DATA EXCERPTS:
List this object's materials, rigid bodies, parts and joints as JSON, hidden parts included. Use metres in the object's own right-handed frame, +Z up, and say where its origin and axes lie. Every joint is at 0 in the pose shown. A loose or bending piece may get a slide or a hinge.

...

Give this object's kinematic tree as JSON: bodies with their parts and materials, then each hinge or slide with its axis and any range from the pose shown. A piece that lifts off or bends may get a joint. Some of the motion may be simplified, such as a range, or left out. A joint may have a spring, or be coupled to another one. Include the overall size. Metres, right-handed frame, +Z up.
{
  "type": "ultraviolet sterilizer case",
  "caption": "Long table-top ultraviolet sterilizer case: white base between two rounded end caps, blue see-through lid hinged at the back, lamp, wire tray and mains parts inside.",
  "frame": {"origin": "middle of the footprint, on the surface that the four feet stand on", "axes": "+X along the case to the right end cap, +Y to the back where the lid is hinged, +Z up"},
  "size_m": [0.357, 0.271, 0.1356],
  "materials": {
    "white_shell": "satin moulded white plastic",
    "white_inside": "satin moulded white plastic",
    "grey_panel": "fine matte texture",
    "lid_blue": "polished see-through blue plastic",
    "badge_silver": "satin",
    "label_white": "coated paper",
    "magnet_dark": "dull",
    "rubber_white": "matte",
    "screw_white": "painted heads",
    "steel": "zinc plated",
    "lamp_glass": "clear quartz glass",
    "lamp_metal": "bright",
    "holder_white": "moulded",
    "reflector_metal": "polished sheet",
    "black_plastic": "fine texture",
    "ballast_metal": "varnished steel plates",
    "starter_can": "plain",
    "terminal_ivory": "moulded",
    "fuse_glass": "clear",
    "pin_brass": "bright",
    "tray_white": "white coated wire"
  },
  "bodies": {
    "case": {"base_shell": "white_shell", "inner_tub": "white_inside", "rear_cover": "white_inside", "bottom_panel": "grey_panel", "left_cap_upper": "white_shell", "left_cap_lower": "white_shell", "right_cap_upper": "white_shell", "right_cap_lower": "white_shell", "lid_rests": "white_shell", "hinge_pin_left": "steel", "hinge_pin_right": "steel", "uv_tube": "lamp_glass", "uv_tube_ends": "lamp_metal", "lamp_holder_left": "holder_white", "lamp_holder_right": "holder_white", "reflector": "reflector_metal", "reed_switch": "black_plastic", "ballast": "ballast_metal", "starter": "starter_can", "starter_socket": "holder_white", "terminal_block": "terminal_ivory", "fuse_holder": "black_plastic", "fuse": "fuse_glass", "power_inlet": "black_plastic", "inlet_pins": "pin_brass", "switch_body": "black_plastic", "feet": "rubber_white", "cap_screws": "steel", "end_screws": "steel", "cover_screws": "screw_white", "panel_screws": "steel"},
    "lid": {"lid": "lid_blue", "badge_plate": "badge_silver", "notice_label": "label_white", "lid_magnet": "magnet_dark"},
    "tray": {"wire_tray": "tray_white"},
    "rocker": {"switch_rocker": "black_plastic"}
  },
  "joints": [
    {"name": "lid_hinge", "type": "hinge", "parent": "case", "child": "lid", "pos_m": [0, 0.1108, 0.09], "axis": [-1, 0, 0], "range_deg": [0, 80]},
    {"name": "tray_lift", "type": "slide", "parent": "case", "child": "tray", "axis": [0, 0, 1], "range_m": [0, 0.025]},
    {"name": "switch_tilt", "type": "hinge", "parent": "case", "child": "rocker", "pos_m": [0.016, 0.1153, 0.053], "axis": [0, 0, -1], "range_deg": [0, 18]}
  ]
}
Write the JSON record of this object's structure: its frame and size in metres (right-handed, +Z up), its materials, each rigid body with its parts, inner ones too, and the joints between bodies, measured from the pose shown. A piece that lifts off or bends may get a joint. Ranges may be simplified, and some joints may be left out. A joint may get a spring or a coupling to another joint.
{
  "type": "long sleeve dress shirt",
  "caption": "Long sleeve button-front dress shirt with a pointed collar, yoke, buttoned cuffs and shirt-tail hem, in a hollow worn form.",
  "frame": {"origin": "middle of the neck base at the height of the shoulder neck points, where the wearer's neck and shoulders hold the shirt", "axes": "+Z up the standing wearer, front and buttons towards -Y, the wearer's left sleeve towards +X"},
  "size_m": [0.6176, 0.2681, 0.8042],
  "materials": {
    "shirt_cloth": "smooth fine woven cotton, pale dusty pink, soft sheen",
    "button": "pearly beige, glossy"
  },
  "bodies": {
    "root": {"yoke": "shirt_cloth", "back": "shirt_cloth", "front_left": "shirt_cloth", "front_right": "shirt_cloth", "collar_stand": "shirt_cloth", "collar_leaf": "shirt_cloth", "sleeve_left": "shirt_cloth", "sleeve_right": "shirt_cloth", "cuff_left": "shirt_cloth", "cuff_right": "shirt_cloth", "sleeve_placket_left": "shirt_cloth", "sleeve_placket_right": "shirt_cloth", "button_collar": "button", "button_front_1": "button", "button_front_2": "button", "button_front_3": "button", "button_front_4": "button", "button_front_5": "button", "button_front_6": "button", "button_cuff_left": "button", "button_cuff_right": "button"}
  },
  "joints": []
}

EXERCISE DETAILS:
Your reply is one number: how many lines of the records above contain the word "rigid".

OUTPUT OF THE TASK:
2